▶ _PROVIDED INFORMATION_
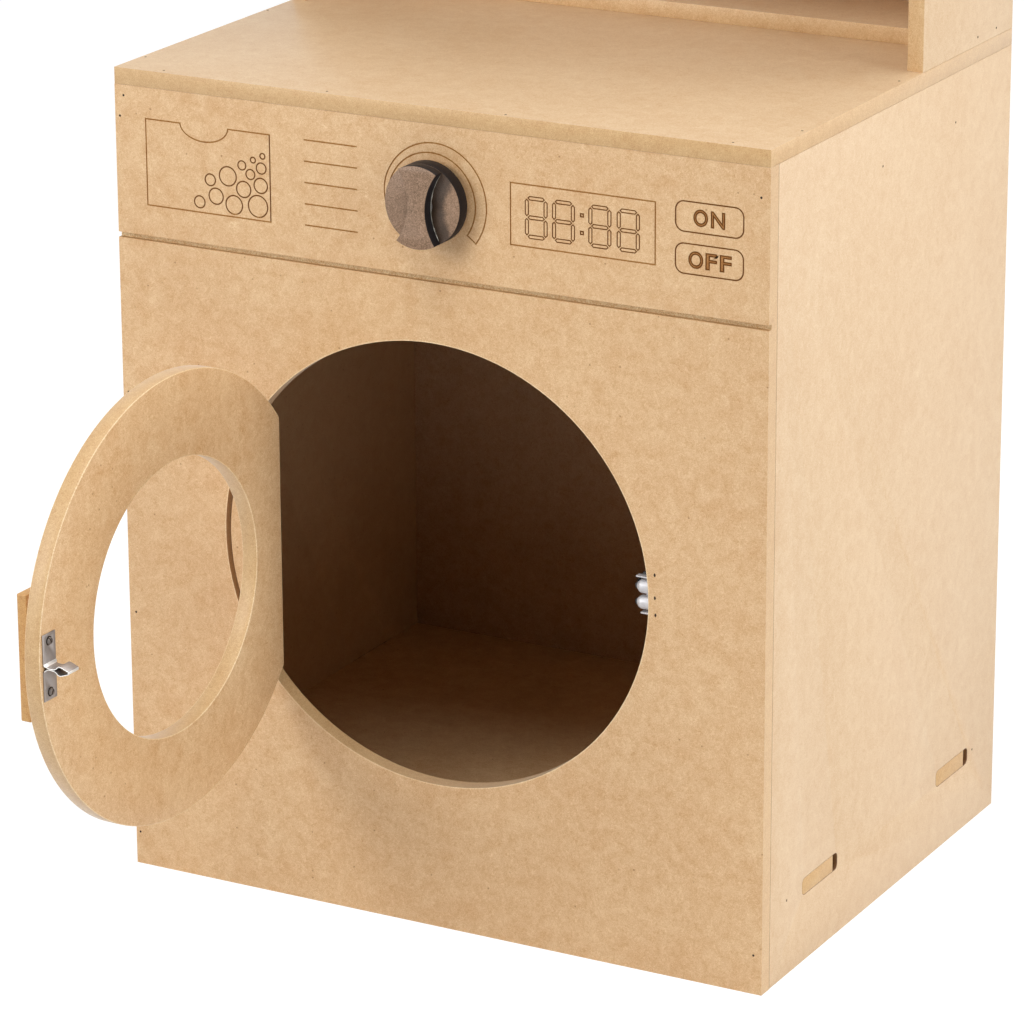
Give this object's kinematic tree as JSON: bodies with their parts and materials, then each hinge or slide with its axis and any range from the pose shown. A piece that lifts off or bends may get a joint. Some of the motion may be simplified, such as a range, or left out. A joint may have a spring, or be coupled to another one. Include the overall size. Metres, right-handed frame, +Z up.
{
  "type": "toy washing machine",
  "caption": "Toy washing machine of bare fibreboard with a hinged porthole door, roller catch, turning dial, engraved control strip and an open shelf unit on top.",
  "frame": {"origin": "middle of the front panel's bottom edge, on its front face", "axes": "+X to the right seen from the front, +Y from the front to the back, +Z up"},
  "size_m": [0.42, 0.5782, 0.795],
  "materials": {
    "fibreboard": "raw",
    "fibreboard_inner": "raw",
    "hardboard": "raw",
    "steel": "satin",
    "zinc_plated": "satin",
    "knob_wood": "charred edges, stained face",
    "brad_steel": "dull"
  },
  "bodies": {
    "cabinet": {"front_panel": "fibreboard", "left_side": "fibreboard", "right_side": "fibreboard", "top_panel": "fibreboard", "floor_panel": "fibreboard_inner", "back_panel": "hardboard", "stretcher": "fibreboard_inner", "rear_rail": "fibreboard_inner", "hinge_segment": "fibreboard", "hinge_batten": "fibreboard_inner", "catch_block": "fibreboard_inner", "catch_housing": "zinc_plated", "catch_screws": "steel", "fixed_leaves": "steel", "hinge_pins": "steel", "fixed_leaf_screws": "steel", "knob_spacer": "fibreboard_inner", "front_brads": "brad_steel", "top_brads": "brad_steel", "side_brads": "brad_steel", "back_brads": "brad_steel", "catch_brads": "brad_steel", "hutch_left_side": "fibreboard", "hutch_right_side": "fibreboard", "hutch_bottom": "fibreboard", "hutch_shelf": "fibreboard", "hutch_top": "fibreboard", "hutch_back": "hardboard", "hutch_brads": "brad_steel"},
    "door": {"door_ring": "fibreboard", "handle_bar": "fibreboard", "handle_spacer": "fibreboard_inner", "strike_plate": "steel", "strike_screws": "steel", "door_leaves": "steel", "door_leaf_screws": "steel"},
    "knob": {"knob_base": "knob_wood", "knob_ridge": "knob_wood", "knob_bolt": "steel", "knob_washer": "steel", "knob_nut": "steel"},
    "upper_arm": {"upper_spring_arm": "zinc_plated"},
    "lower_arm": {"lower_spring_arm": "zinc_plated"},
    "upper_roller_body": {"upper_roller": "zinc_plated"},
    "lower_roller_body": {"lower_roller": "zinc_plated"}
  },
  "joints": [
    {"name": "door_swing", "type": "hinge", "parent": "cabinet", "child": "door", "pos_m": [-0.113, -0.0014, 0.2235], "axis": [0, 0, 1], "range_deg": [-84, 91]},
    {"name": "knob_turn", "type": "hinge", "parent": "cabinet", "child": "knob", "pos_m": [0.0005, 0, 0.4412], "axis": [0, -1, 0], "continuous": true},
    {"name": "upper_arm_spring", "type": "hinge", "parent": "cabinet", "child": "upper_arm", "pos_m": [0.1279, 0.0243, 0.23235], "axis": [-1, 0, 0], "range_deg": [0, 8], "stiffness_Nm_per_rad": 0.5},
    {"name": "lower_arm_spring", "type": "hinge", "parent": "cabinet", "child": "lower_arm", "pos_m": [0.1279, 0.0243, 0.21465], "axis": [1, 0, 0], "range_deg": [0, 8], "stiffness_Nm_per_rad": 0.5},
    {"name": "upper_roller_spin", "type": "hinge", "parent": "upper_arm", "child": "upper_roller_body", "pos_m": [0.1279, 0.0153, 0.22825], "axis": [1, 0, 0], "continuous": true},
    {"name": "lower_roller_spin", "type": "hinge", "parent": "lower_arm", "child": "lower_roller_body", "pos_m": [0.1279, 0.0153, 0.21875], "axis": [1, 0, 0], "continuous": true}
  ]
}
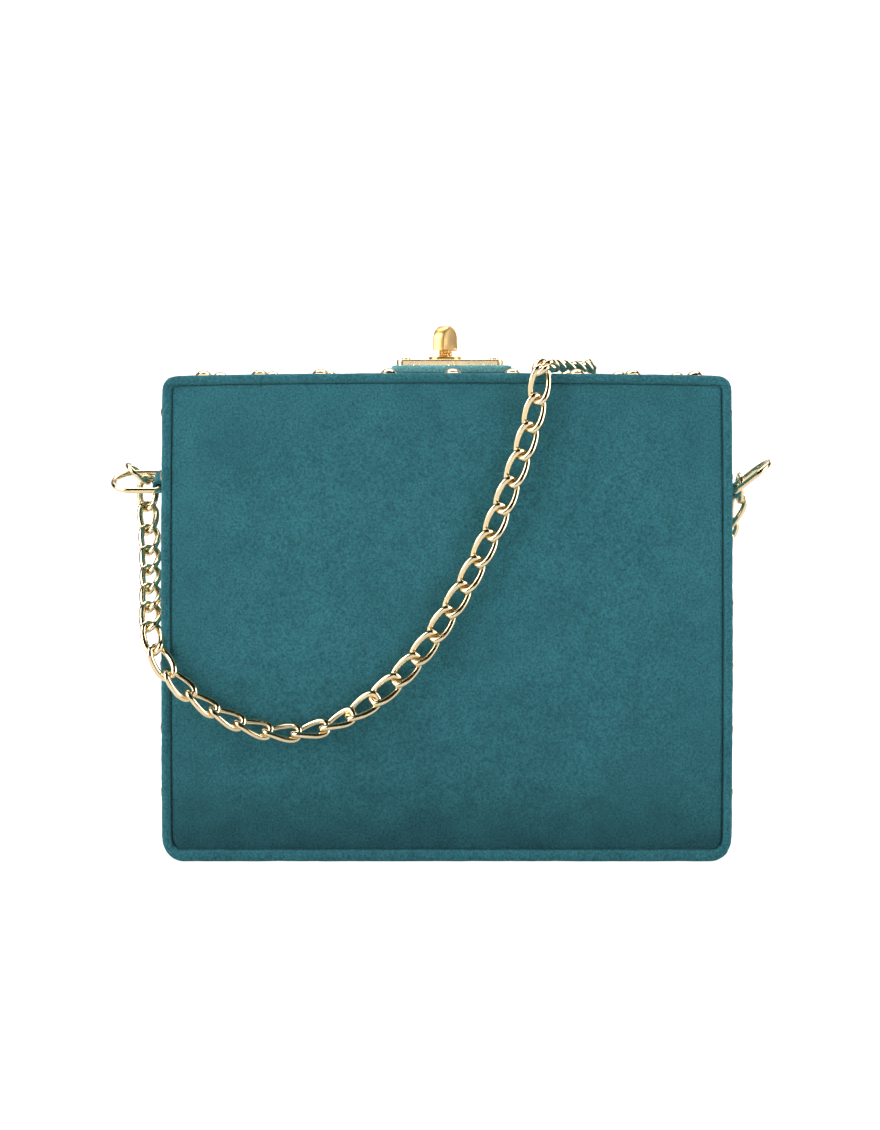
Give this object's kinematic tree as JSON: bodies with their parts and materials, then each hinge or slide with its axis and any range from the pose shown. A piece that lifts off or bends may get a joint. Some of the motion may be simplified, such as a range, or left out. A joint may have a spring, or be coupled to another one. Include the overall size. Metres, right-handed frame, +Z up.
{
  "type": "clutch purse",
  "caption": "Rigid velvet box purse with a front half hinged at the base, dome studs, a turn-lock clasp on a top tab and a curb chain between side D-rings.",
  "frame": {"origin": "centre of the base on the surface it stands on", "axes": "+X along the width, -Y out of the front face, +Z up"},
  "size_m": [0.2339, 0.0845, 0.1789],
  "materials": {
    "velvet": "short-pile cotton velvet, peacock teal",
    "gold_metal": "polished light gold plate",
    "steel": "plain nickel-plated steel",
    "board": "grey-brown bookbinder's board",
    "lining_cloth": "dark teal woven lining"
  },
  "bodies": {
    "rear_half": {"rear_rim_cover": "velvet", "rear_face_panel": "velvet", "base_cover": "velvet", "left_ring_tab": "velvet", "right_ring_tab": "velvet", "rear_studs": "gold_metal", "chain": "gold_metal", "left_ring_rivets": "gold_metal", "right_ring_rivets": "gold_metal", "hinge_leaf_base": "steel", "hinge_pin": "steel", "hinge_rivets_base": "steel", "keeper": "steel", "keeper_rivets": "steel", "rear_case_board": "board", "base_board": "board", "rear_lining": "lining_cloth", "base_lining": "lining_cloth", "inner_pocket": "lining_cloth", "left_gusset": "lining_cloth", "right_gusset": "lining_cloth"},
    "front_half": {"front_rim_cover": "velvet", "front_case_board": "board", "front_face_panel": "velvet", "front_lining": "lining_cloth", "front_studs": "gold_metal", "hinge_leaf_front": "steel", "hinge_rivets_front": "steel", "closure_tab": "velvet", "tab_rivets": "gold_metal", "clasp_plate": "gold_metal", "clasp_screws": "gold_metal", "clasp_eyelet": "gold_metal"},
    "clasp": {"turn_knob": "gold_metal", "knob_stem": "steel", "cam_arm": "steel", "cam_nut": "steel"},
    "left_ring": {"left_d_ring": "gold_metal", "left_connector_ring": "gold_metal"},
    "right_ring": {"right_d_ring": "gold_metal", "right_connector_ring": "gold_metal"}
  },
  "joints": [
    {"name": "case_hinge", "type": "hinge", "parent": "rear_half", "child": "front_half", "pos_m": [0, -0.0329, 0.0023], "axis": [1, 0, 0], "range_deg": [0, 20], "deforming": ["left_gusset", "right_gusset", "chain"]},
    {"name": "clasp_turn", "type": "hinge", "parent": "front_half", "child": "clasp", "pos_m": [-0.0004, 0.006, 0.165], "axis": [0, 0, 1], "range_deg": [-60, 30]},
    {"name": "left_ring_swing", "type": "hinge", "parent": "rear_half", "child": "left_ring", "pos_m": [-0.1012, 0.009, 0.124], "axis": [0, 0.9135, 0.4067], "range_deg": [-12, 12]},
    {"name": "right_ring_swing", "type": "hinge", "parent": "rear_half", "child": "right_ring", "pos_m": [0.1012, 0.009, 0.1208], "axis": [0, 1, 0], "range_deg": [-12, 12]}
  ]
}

...

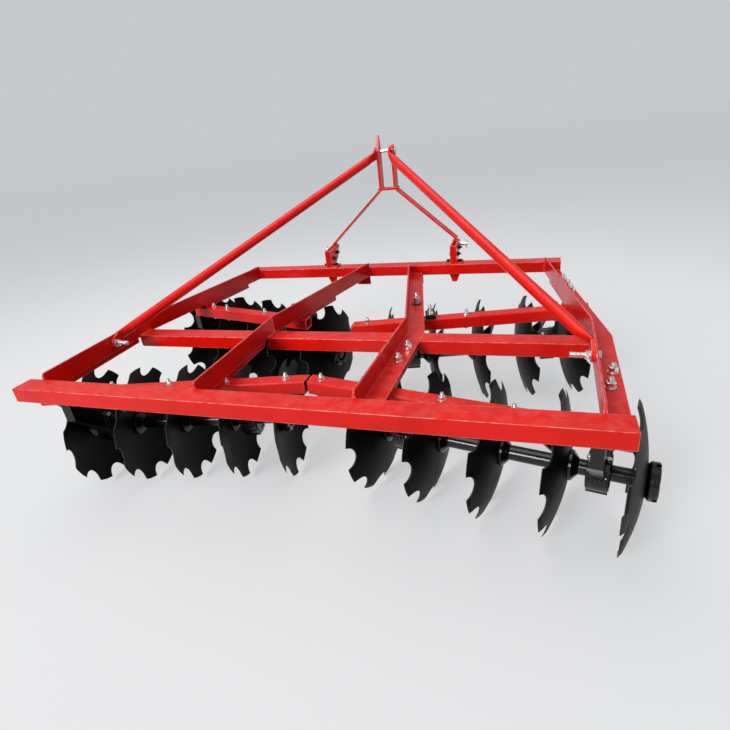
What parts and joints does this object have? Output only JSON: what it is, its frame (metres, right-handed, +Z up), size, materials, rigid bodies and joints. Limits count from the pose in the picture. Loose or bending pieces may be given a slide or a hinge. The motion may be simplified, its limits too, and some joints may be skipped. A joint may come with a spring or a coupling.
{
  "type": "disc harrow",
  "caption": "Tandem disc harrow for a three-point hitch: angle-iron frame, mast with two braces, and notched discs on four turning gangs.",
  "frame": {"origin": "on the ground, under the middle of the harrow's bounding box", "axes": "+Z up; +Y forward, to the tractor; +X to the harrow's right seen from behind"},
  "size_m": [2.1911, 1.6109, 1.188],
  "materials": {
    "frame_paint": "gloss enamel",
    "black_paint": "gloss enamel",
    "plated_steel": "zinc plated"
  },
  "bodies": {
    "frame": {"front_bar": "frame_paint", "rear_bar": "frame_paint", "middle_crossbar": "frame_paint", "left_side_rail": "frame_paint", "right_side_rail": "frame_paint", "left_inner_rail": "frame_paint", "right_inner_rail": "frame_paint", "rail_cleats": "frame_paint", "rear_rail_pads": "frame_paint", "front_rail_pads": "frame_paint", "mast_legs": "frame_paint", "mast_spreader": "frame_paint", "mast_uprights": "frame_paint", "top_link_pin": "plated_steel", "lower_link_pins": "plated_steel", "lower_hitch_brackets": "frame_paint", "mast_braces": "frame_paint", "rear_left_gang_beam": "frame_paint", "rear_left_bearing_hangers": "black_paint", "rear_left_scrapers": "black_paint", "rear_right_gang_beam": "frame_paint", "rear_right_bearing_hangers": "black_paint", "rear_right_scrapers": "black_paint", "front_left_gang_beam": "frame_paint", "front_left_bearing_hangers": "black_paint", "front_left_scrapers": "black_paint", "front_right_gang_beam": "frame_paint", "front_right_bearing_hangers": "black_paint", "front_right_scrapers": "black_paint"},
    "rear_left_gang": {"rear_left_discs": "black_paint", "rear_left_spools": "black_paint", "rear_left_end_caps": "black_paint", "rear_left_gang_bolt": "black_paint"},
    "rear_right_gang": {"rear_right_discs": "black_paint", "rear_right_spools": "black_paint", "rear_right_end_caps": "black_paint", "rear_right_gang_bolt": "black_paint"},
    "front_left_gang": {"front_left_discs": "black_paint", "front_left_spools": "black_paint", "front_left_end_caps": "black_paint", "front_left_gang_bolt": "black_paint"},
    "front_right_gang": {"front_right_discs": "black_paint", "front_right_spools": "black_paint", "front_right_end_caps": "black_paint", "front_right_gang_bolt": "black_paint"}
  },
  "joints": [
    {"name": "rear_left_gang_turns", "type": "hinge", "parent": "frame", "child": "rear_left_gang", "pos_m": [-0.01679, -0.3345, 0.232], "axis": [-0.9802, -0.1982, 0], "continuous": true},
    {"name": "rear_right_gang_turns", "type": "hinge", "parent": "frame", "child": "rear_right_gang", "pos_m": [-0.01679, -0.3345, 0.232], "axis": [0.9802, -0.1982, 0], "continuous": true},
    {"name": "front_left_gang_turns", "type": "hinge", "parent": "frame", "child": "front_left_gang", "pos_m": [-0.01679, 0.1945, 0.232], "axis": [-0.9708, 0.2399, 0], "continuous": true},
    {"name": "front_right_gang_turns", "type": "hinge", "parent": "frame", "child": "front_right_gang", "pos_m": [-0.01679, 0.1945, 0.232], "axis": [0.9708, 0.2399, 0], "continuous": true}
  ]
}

--

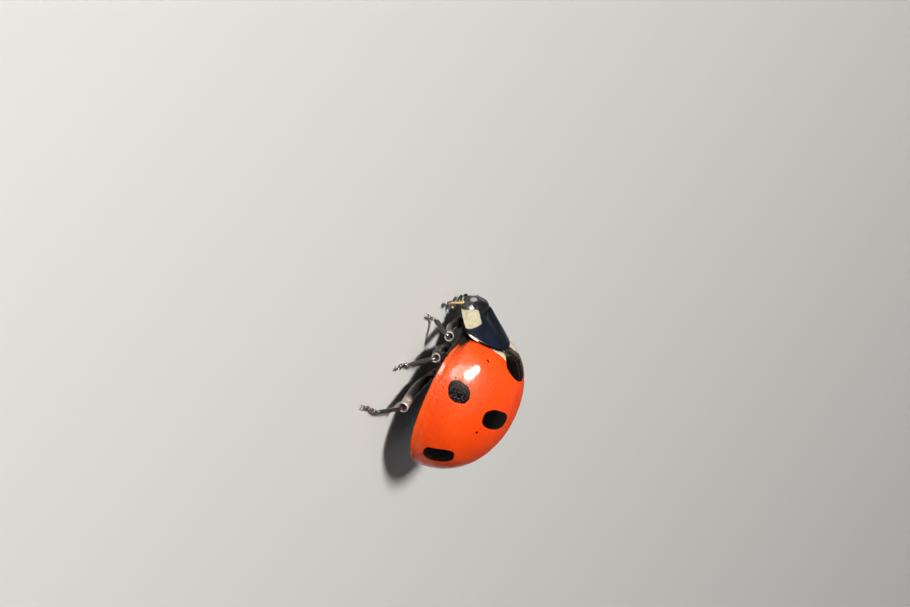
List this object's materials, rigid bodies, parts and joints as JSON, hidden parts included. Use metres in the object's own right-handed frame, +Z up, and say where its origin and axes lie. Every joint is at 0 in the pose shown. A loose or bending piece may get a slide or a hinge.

▶ _WHAT YOU SHOULD DO_
What is the number of lines holding the word "bending"? State it alone.

▶ _RESULT FOR THIS EXERCISE_
2